Les liens vers l’épisode S04E12 : Script : Télécharger / Audio : Youtube ; Elbakin

Liste des Episodes transcrits

Suite et fin de l’exploration des trames narratives, avec un accent plus spécifique sur le roman choral. Lionel commence par récapituler les notions de progression évoquées dans l’épisode précédent, et aborde les questions de rythme et de complexité liées à la forme ; Estelle insiste sur le fait que l’auteur décide sur quoi il attire l’attention dans son récit, notamment par rapport à la temporalité de l’histoire. Mélanie aborde quant à elle l’ordonnancement et l’équilibre des éléments dans une trame donnée. (Blog de Lionel Davoust)
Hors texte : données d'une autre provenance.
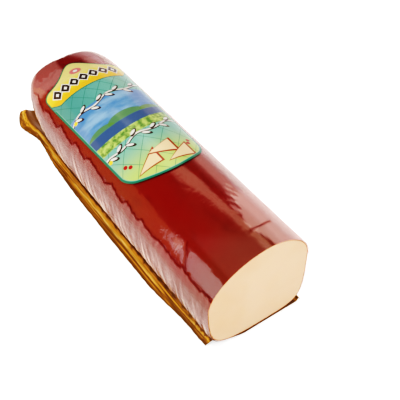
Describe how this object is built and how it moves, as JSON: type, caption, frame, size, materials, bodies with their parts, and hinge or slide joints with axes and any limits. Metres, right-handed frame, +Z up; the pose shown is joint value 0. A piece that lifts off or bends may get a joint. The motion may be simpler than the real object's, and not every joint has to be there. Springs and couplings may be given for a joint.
{
  "type": "smoked cheese",
  "caption": "Cut log of smoked cheese with a flat-bottomed loaf section and a rounded end, in clear film with a front label, on a crimped foil backing strip.",
  "frame": {"origin": "centre of the overall box at the backing strip's underside, where the log rests", "axes": "+Y along the log from the cut face to the rounded end, +X across it, +Z up"},
  "size_m": [0.0906, 0.3124, 0.0785],
  "materials": {
    "cheese": "smoked dark red-brown rind, cream paste at the cut",
    "film": "clear shrunk film with fine creases",
    "label": "glossy printed label",
    "backing": "gold foil laminate, crimped at its edges"
  },
  "bodies": {
    "root": {"cheese": "cheese", "film": "film", "label": "label", "backing": "backing"}
  },
  "joints": []
}
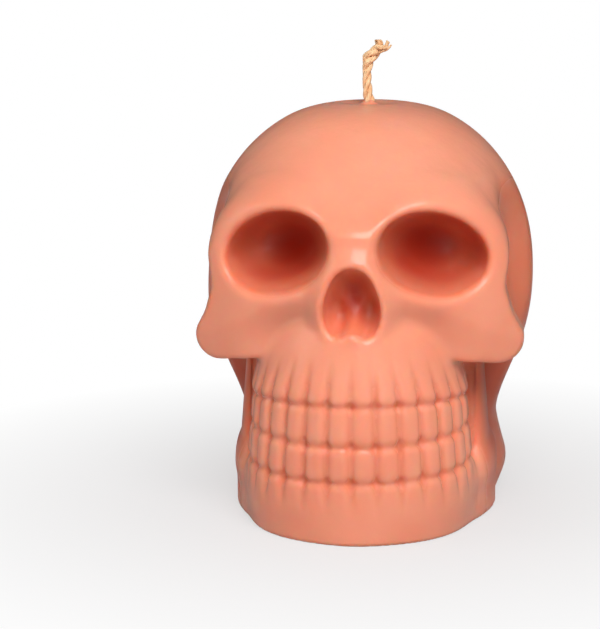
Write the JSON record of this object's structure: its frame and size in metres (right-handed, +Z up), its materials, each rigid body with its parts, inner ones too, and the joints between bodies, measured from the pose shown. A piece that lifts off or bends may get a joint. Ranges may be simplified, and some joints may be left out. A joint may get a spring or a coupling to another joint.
{
  "type": "skull candle",
  "caption": "Skull-shaped wax candle with deep eye sockets, carved teeth, a flat underside and a twisted cotton wick at its crown.",
  "frame": {"origin": "middle of the bounding box at the flat underside", "axes": "+Z up, the face looks along -Y, X across the face"},
  "size_m": [0.0572, 0.07, 0.0798],
  "materials": {
    "wax": "semi-gloss translucent cast wax, coral",
    "cotton": "twisted cotton, soaked with wax"
  },
  "bodies": {
    "root": {"wax_skull": "wax", "wick": "cotton"}
  },
  "joints": []
}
Et dans la suite de l’article la transcription de l’épisode. N’hésitez pas à intervenir dans les commentaires pour évoquer votre expérience !

(A noter que cet épisode n’a pas pu bénéficier de relecture par une tierce personne. N’hésitez pas à me signaler toute erreur ou contresens)

Vous écoutez Procrastination, Saison 4 Episode 12 :

Les arcs narratifs, partie 2

Podcast sur l’écriture en 15 minutes.

Parce que vous avez autre chose à faire.

Et qu’on n’a pas la science infuse.

Avec les voix de : Mélanie Fazi, Estelle Faye, et Lionel Davoust.

Lionel Davoust : Je pense que sur l’entremêlement des fils narratifs, si on parle du roman choral, pour moi il y a deux aspects importants à prendre en compte. D’une part, c’est qu’il faut avoir un fil, ou un arc, qui ait une progression, qui ait du sens. C’est-à-dire, on le disait tout à l’heure, on ne peut pas l’enlever et le mettre dans un vide, et il sera moins intéressant. Mais par contre, il faut quand même qu’il y ait une forme de progression, et que cette histoire justifie son existence, on va dire. En tout cas, dans un roman choral, si on a un point de vue, il faut que le point de vue justifie son existence.

Ça, c’est la première difficulté. Et on peut quelque part dire que la difficulté se multiplie de manière exponentielle, parce qu’il y a une conséquence qu’il faut prendre en compte quand on écrit du roman choral, c’est qu’il faut prêter attention au rythme global du récit. C’est-à-dire qu’en général, on aime de la variété dans un récit, simplement pour éviter la monotonie. Je veux dire, si c’est de l’action à 100 à l’heure du début à la fin, à la rigueur, ça peut être de l’action à 20 à l’heure, finalement, au bout d’un moment, on n’en voit plus, on a besoin de contrastes pour maintenir l’intérêt, pour avoir de la diversité dans une progression narrative. Et là où ça devient complexe, c’est que si j’ai plusieurs fils narratifs à raconter ensemble, ou en tout cas en les alternant les uns avec les autres, il faut aussi que je pense à ne pas avoir peut-être que de la baston au début, parce que tout le monde se bat, et ensuite qu’il n’y ait plus rien et que ça retombe comme un soufflé.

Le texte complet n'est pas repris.